We’re yet to mention Luciano Spalletti’s Napoli, who are joint-top with Pioli’s Milan having won their opening eight games of the Serie A season. They’ve since drawn to Roma and Hellas Verona but remain unbeaten domestically. Spalletti hasn’t innovated as such to facilitate Napoli’s brilliant start, with most of the ideas established in Naples by Maurizio Sarri and Gennaro Gattuso retained by the new manager. Sure, there are subtle Spalletti idiosyncrasies thrown in as well, but nothing drastic.
While the freakish Victor Osimhen has been demonic up top and Fabian Ruiz has found his best form in a deeper-lying midfield position, the foundation for Napoli’s brilliant start has been built by early Serie A MVP candidate Kalidou Koulibaly and his defence.
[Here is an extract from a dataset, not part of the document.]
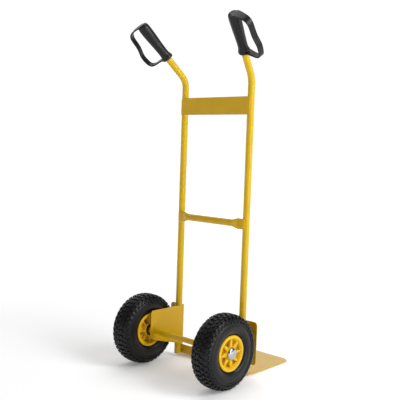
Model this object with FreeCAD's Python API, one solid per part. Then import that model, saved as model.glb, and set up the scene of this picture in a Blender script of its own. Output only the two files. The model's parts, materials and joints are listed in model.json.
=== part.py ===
"""Two-wheeled hand truck: bent tube rails, toe plate, axle brackets, pneumatic wheels and guarded grips.

Truck frame, before it is stood up: X to the right, Y forward (towards the toe plate), Z up along the
rails, with the axle's middle at (0, 0, tyre_radius).  Every right-hand piece is mirrored for the left.
The finished truck leans forward until the front edge of the toe plate touches the floor.
"""
import FreeCAD
import Part
import math
import os
from FreeCAD import Vector

# ---- wheels ---------------------------------------------------------------------------------------
tyre_radius = 130.0
tyre_half_width = 42.5
crown_flat = 16.0               # half width of the tread's level middle
wheel_clearance = 10.0          # tyre to axle bracket
bead_radius = 50.8              # seat of a four inch rim
flange_height = 11.2            # rim flange beyond the bead seat
bead_half_gap = 31.0            # middle plane to the inside of a rim flange
rim_half_width = 37.0
ring_wall = 5.8                 # rim's outer ring, inside the bead seat
web_depth = 17.0                # pocket floor below the rim face
web_wall = 5.0
hub_radius = 24.5
hub_recess = 2.0                # hub face below the rim face
rib_count = 8
rib_drop = 1.5                  # rib top below the hub face
outer_rib_root = 15.0           # rib width at the hub, outer half
outer_rib_tip = 3.0             # rib width at the ring, outer half
inner_rib_width = 3.0
screw_count = 4
screw_radius = 3.0
screw_head_radius = 5.0
screw_head_height = 4.0
boss_radius = 6.5
tyre_gap = 0.3                  # between tyre, inner tube and rim
tube_wall = 2.0
valve_radius = 3.8
valve_gap = 0.4
valve_cap_radius = 4.8
valve_cap_length = 8.0
valve_inset = 9.0               # stem from the wheel's middle plane
valve_reach = 28.0              # stem end from the wheel's middle plane

# ---- axle and bearings ----------------------------------------------------------------------------
axle_radius = 10.0
axle_fit = 0.05                 # radial clearance of what slides on the axle
bearing_radius = 21.0
bearing_width = 12.0
bearing_bore_shoulder = 18.5
inner_race_radius = 13.2
outer_race_radius = 17.8
ball_radius = 2.9
ball_count = 8
race_gap = 0.3                  # ball to inner race
seal_wall = 1.0
seal_recess = 0.4
seal_reach = 1.5                # how far a seal sits into the outer ring
spacer_radius = 14.0
dust_ring_radius = 19.8
dust_ring_length = 6.4
dust_ring_gap = 0.4             # dust ring to the turning hub
washer_radius = 16.0
washer_thickness = 1.0
cap_radius = 21.5
cap_height = 11.0
cap_wall = 1.0
axle_beyond_hub = 8.0

# ---- rails and cross members ----------------------------------------------------------------------
rail_radius = 12.5
rail_wall = 1.5
rail_offset = 160.0             # rail centre from the middle plane
rail_clearance = 12.0           # tyre's foremost point to the rail's centre
rail_bottom = 16.0
bend_height = 1059.0            # corner of the rail's centreline
bend_radius = 65.0
handle_tilt = 43.5              # degrees, backwards
handle_splay = 12.8             # degrees, outwards
handle_length = 222.0           # corner to the tube's upper end
plate_drop = 64.5               # plate's top edge below the corner of the bend
plate_height = 63.0
plate_thickness = 3.0
plate_overhang = 3.0            # plate end beyond the rail's centre
cross_height = 550.0
cross_end_height = 38.0
cross_end_thickness = 5.0
cross_flat = 24.0               # length of a flattened end
cross_taper = 30.0
cross_overhang = 1.0            # tube end beyond the rail's centre
section_points = 20
weld_radius = 2.6
weld_leg = 4.0

# ---- axle brackets and toe plate ------------------------------------------------------------------
bracket_thickness = 3.0
bracket_above = 76.0            # top edge above the axle
bracket_behind = 16.0           # rear edge behind the axle
bracket_below = 31.0            # rear bottom corner below the axle
bracket_bend = 3.0
bracket_corner = 13.0
guard_width = 56.0              # wheel guard beyond the rail's centre
toe_thickness = 3.5
toe_bottom = 13.0
toe_overhang = 27.0             # side edge beyond the rail's centre
toe_depth = 250.0               # from the rails' front to the front edge
toe_corner = 35.0
toe_rear_corner = 6.0
toe_bend = 5.0
toe_flange_top = 50.0
toe_flange_overhang = 5.0       # flange end beyond the rail's centre
toe_relief = 2.0
toe_relief_depth = 5.0
seam_gap = 1.5                  # toe flange to bracket

# ---- grips ----------------------------------------------------------------------------------------
grip_start = 109.0              # grip's lower end along the handle, from the bend's corner
grip_fit = 0.05
grip_stop = 1.0                 # tube end to the bottom of the grip's bore
# distance along the grip, wall over the rail across the guard's plane, wall within it
grip_sections = [(0.0, 7.5, 8.0), (7.0, 7.8, 8.3), (22.0, 4.1, 4.5), (52.0, 4.3, 4.7), (85.0, 5.7, 6.7),
                 (117.0, 6.9, 8.1), (140.0, 7.1, 7.9), (152.0, 4.3, 4.6), (157.0, -1.5, -2.5)]
guard_turn = -15.0              # degrees, from straight out towards the rear
guard_strap = 23.0
guard_wall = 5.4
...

The Neapolitans have the joint-best defensive record in Europe’s top-five leagues, conceding four goals this term (as have Chelsea in the Premier League, although they’ve played one less game). Their xGA (expected goals against), meanwhile, is comfortably the best in Italy at 7.9.
However, it is difficult to gauge just how good Spalletti’s Napoli are. We know they’re good, but are they title-winning good? So far this season, the Partenopei have feasted on the poor somewhat. None of their ten wins this season have come against Serie A’s current top six, with their biggest victory of the campaign coming against a Juventus side without any South Americans.
We’ll soon understand just how good they are, though, Before Christmas, Napoli play Inter, Lazio, Atalanta and Milan. While they appear a cut above the likes of the Bianconeri, are Spalletti’s side as accomplished or well-balanced as the two Milan giants? All will be revealed in the coming weeks.